The main purpose of the renamed trade body will be to:
• drive the progress and adoption of automation technologies;
• identify future talent and help upskill existing employees to minimise impact of skills and labour shortages;
• support the growth of its member companies; and
• help its members and end-users to make better technology decisions.

“We plan to take an active part in tackling the issues facing all manufacturers today, such as the workforce challenge including skills shortages and recruitment difficulties,” says Williamson, who is also managing director of RARUK Automation. “We will also aim to empower SMEs through clear scaling-up strategies and we want to bust the misconception that robots take jobs.”

The organisation also aims to become a lobbying organisation to put forward industry issues to government and to represent its members’ interests. “There is a clear role for government to play in the drive to a more automated manufacturing sector in the UK,” says Williamson. “We estimate that our members represent a £7bn turnover, which is why our sector should be heard in this critical area.”

The trade body believes that the UK needs an industrial strategy that has automation at its heart. It wants a government-backed scheme to support finance for automation and a tax system that provides incentives for companies investing in automation.

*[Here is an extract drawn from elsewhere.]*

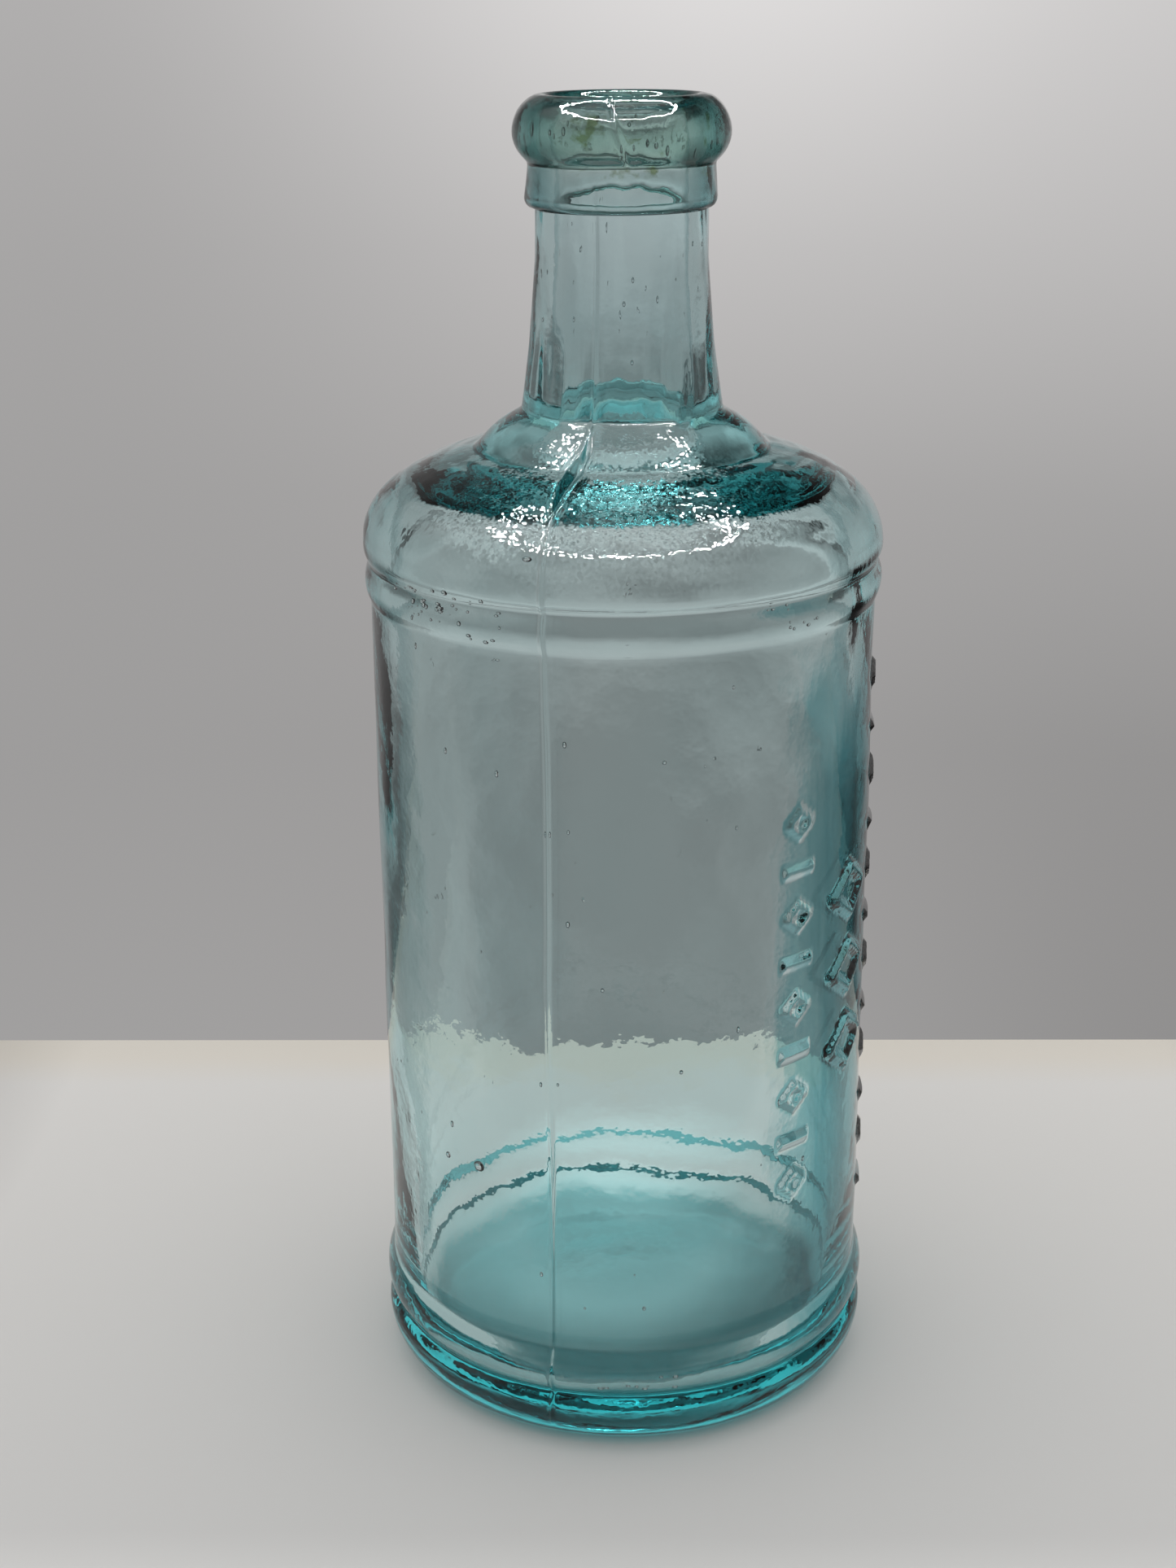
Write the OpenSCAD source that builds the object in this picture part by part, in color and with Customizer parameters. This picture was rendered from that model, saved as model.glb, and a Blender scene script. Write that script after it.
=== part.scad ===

It also believes that the apprenticeship levy should be reviewed, STEM should be promoted more in schools, and it is calling for more support for exporters.

Williamson: This is way more than just a name change

“We want a call to action on automation, and along with our members and their customers, the Government has a key role to play in this,” says Williamson. “As an organisation, we are committed to making Automate UK do exactly what it says on the tin.”

Automate UK’s chairman James Causebrook believes that the re-branded trade body will succeed because of the legacy that PPMA, Bara and Ukiva have built up over many years.

“We have years of experience and industry know how that provides the credibility in everything we do,” he says. “Knowledge and technical expertise are our key traits which gives us access to, and influence in the right circles,” he continues. “This is why I believe our focus on pushing the industry forward will reward our members, and their customers in equal measure.”

PPMA, Bara and Ukiva will continue to be divisions of Automate UK. Bara and Ukiva will be represented by their committees, and PPMA by a new innovation panel, providing sector inputs to the Board.

There are no plans to make any changes to the PPMA Show, which will keep its name. Similarly, the Automation UK and Ukiva shows will retain their brands.

The main changes initially will be the new branding and an associated Web site. The trade body’s day-to-day activities will largely remain unchanged, but over time there will be additions to the membership offerings and activities.

Automate UK will offer practical support for pinch points in manufacturing including grants to help reduce the skills shortages, promoting career progression through its charitable organisation PPMA Best, as well as technical support and expertise. A chief technical officer is being recruited to lead the discussion on opportunities, challenges, regulations, skills and more.

The association will continue with its in-house and on-line training, export support, the Machinery Update magazine for end-users, and the organisation and development of the PPMA Show, the Machine Vision Conference and the Automation UK exhibition.